For Patients with MPNs, Managing Early Satiety ‘Can Be Really Tricky’

Patients with myeloproliferative neoplasms (MPNs) — blood cancers that cause the bone marrow to overproducer red or white blood cells or platelets, including polycythemia vera, essential thrombocythemia and myelofibrosis — can experience early satiety, or a sense of fullness soon after they start eating, due the disease’s impact on their body.

“Part of the reason it happens in MPNs is because of splenomegaly, (which) is when your spleen is enlarged,” explained Amanda Smith, a registered nurse at the Huntsman Cancer Institute at the University of Utah. “And that can happen for a few different reasons, but one of the jobs of the spleen is to filter the blood, so when you have an MPN and you have too many platelets or other types of blood cells, then your spleen is … just working so hard to try and filter all those cells, and it gets too big. And then there’s just not room in your abdomen.”
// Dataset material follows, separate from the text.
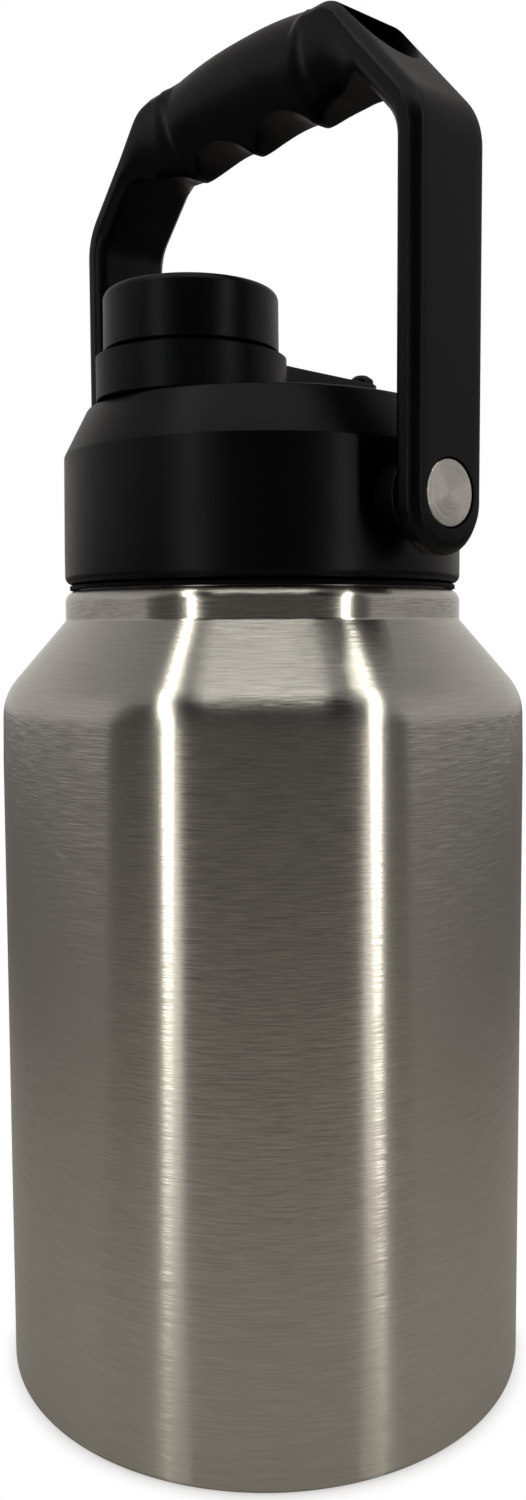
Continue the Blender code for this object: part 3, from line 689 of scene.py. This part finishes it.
def leg_section():
    """Half section of a leg: flat strip with eased chamfers on all long edges."""
    face = LEG_W - LEG_C - EASE
    edge = LEG_C - 0.12
    half = [(0, 0), (2.4, 0), (4.7, 0), (7.0, 0), (face, 0), (LEG_W - edge, 0.12), (LEG_W - 0.12, edge),
            (LEG_W, LEG_C + EASE)]
    half += [(LEG_W, LEG_C + EASE + (LEG_T - 2 * LEG_C - 2 * EASE) * k / 4) for k in (1, 2, 3)]
    half += [(LEG_W, LEG_T - LEG_C - EASE), (LEG_W - 0.12, LEG_T - edge), (LEG_W - edge, LEG_T - 0.12),
             (face, LEG_T)]
    return half + [(face * (1 - k / 5), LEG_T) for k in (1, 2, 3, 4, 5)]


def mixed(a, b, t):
    return [(p[0] + (q[0] - p[0]) * t, p[1] + (q[1] - p[1]) * t) for p, q in zip(a, b)]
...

Learn more: Hydration and Movement Are Important for Patients With MPNs

This reduced food intake can, in turn, have an effect on patients’ quality of life and nutrition.
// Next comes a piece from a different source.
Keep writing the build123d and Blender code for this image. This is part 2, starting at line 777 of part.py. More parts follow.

If you’re not able to eat, it can be really frustrating,” Smith said. “And I think (for) anyone who’s ever had a short period of time where you’ve been unable to eat, you know how run down you can feel, and that lack of energy. You’re not getting energy from food as you normally would. And so, it can compound with other things to make you feel just really extra run down. Nutrition is important for our immune systems. And so, it can really have a spiraling effect, if we can’t get it under control.”
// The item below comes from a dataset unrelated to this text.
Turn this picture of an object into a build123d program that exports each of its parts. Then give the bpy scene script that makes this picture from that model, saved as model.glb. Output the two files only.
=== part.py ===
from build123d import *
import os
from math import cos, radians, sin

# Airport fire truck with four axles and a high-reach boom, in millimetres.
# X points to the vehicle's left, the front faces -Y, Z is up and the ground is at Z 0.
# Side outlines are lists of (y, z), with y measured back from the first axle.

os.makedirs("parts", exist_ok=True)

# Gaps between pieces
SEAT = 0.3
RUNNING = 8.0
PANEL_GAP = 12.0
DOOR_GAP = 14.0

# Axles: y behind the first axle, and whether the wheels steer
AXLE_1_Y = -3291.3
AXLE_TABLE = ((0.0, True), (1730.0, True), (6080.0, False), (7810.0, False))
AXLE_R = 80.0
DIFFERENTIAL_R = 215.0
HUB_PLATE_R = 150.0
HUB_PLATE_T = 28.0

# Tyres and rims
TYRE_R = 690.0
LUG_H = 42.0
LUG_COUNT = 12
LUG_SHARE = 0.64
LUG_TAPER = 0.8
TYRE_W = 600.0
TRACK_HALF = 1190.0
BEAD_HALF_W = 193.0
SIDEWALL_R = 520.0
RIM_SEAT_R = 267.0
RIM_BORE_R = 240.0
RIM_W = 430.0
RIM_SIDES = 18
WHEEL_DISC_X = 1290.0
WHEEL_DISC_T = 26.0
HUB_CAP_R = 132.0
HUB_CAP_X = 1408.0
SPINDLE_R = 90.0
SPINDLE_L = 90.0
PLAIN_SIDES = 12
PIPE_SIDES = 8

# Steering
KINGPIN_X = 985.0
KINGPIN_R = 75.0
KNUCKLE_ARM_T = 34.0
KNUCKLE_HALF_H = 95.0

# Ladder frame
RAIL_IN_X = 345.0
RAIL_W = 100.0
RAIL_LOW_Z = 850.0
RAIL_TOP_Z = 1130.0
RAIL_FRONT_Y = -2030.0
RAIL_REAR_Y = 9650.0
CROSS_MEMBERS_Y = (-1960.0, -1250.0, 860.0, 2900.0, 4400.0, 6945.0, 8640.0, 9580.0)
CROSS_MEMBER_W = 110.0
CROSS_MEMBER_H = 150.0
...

Learn more: Diet May Impact Symptom Burden in Myeloproliferative Neoplasms

Doris Piccinin, a registered dietitian in the department of patient and family services at Abramson Cancer Center of the University of Pennsylvania in Philadelphia, previously told CURE that 30% of patients with MPNs who are receiving active treatment experience weight loss, which can lead to loss of muscle mass — and strong muscles, as she noted, can help a patient maintain an effective immune system, tolerate treatments and stay physically active.

Smith explained why communication between patients and their care teams is important as well as what patients can eat in an effort to reduce effects of early satiety.

Transcript:

Some people can be very stable with this symptom for a long time. And as with a lot of things in medicine, the important thing to watch out for is change. You can have a symptom, and it can be stable and may or may not be something to worry about. But if you’ve had an acute change, if something gets a lot worse, it’s definitely something that we would want to know about.

Those higher calorie foods that you can get down, we would encourage that. We’re also looking at electrolytes a lot, so we’re wanting to make sure those are balanced. High-protein, high-fat types of things, but also just things that you are able to eat. So, it can be really tricky.

A big one too, is that a lot of our medications can help shrink the spleen, so medication adherence is huge. Often people feel so much better that they don’t need to be reminded, because it’s so critical to stay on the regimen that the doctor prescribes. So, that can help a lot.

This transcript has been edited for length and clarity.